*INSTRUCTIONS TO FOLLOW*
Go through the material below and copy all lines with "axes".

*DATASET EXCERPT*
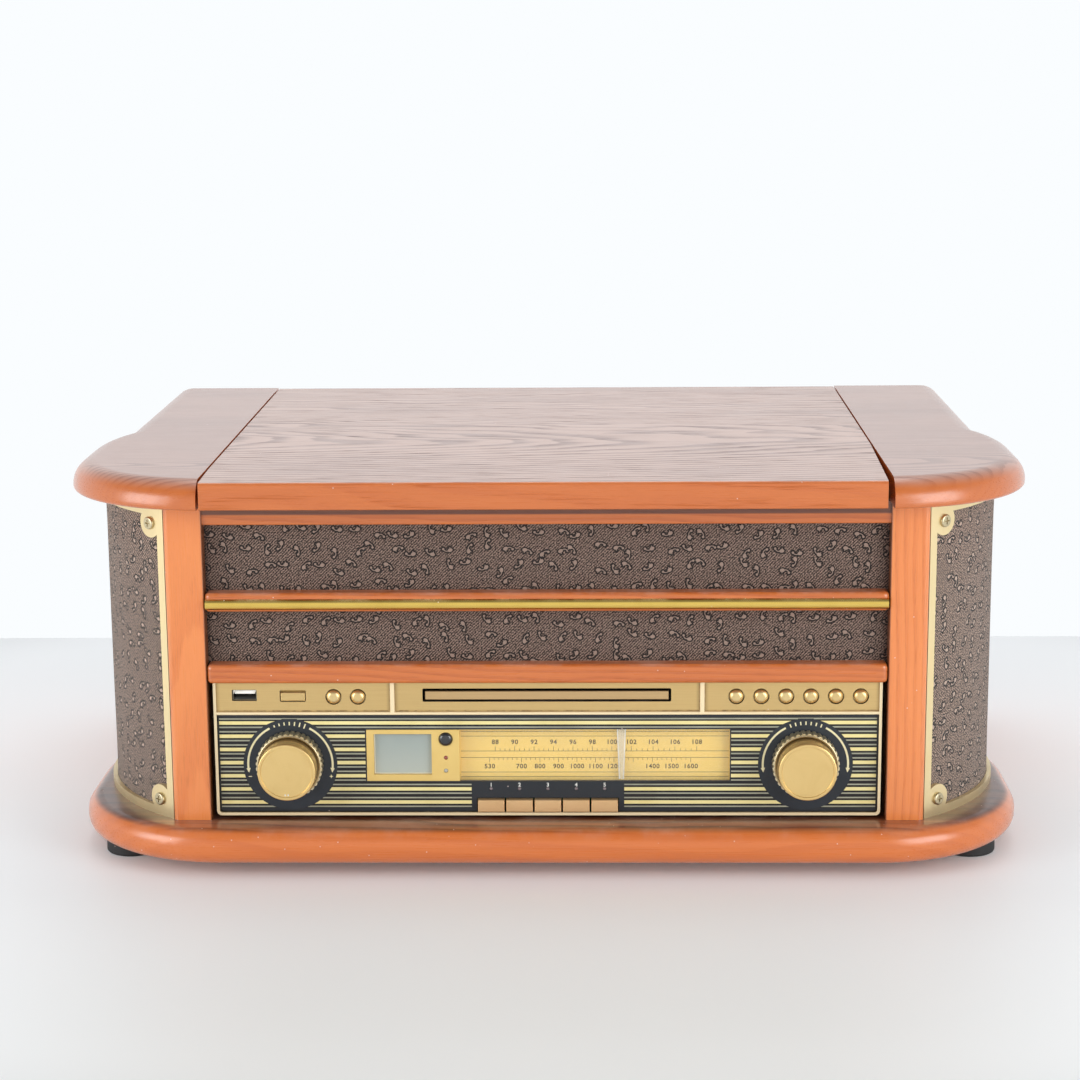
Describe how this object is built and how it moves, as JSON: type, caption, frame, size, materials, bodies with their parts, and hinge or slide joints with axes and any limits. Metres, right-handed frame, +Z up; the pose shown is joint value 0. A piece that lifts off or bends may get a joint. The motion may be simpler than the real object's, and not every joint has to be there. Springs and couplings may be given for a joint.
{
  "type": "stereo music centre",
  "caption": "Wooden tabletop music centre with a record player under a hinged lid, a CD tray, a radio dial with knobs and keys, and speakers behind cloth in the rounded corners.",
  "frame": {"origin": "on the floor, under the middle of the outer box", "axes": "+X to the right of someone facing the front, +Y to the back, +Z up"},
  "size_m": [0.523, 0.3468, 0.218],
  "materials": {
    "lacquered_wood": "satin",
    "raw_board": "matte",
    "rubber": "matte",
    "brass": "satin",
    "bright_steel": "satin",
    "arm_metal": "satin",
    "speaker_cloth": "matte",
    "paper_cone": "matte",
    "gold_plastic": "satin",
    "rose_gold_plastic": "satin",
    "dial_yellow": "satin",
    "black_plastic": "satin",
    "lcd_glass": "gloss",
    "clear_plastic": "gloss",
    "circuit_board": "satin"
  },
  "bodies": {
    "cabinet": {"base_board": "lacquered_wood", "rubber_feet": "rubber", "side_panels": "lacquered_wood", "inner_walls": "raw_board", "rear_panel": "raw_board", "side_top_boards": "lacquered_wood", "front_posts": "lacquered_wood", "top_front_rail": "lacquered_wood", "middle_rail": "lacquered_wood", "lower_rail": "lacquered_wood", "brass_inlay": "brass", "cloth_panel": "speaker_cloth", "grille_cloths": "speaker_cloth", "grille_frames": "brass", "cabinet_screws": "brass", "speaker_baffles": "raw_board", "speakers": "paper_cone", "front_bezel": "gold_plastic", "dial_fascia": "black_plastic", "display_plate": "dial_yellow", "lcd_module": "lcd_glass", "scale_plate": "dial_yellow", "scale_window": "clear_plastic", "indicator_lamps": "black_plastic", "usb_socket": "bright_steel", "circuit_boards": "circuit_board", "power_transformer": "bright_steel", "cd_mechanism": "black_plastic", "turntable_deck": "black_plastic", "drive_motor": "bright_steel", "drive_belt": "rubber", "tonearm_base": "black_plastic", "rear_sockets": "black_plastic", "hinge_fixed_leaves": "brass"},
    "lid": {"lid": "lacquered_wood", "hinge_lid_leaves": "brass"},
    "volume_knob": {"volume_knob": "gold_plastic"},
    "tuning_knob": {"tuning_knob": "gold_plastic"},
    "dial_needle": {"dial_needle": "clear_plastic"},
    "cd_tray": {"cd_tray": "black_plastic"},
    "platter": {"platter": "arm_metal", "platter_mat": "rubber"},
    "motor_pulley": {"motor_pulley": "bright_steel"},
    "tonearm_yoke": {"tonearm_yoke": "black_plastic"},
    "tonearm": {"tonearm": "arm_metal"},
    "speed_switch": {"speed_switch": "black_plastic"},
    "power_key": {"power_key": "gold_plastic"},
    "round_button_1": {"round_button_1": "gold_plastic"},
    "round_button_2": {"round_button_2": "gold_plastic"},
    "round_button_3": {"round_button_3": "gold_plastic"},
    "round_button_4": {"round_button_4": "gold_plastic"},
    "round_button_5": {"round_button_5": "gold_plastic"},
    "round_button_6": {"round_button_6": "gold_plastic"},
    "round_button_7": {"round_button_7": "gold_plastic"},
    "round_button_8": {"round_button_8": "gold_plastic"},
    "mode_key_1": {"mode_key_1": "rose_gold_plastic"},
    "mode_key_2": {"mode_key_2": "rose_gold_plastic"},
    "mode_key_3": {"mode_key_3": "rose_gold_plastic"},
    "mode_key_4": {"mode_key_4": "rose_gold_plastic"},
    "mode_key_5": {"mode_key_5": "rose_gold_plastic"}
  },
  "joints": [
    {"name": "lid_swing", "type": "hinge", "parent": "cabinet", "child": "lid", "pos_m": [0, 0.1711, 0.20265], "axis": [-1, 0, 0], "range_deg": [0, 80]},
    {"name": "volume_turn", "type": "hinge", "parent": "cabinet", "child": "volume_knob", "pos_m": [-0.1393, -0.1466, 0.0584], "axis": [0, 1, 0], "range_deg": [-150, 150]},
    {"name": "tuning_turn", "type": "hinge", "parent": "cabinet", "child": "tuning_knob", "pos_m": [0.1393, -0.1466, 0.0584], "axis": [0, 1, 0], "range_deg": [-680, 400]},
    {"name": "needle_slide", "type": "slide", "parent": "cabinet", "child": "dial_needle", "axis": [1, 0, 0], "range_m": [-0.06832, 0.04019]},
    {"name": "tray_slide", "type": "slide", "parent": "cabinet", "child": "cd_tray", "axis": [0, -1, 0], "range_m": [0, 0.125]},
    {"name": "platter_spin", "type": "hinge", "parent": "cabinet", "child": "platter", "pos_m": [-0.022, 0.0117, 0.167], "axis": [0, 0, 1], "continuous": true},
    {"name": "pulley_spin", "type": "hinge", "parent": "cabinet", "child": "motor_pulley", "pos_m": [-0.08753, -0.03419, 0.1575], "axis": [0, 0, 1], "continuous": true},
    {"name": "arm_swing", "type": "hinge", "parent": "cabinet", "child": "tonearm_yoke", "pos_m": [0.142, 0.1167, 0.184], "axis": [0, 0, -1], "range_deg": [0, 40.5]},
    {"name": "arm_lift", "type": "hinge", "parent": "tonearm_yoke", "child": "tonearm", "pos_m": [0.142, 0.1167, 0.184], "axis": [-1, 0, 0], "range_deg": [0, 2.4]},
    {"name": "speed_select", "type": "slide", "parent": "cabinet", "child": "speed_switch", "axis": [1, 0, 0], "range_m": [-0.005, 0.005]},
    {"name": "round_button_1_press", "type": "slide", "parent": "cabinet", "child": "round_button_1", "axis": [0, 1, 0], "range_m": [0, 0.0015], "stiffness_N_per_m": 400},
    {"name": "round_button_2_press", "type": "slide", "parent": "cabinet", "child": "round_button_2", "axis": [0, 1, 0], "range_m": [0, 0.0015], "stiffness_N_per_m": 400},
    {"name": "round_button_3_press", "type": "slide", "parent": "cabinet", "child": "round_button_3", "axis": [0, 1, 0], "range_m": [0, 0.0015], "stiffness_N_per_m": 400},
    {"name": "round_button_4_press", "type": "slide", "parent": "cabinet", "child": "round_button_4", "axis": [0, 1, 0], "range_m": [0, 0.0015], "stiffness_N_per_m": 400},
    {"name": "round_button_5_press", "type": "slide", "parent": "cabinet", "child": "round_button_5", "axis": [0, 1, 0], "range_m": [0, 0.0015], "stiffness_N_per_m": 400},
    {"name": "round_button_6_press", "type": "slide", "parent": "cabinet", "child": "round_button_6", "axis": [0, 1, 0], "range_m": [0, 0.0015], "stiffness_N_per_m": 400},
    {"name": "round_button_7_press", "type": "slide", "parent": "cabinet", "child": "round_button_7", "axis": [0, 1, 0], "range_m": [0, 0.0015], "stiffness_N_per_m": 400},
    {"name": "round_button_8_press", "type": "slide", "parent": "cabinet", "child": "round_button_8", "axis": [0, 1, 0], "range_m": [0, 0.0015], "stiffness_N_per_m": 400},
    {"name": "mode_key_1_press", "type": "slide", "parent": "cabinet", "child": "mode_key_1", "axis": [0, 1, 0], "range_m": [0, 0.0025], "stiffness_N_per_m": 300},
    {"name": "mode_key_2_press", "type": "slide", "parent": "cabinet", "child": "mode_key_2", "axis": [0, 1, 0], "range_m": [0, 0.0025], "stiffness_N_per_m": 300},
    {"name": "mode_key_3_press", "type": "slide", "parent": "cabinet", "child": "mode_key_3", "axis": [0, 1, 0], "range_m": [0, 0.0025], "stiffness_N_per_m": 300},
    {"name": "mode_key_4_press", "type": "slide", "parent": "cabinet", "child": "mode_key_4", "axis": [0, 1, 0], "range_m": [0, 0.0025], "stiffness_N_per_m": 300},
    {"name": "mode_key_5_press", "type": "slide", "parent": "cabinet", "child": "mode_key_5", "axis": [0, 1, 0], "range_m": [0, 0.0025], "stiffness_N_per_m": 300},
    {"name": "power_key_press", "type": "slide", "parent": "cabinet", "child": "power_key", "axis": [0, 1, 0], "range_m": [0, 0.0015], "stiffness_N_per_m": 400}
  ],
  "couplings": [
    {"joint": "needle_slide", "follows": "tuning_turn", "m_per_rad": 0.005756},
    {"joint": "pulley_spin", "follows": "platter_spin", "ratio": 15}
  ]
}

*SOLUTION TO THE EXERCISE*
Describe how this object is built and how it moves, as JSON: type, caption, frame, size, materials, bodies with their parts, and hinge or slide joints with axes and any limits. Metres, right-handed frame, +Z up; the pose shown is joint value 0. A piece that lifts off or bends may get a joint. The motion may be simpler than the real object's, and not every joint has to be there. Springs and couplings may be given for a joint.
  "frame": {"origin": "on the floor, under the middle of the outer box", "axes": "+X to the right of someone facing the front, +Y to the back, +Z up"},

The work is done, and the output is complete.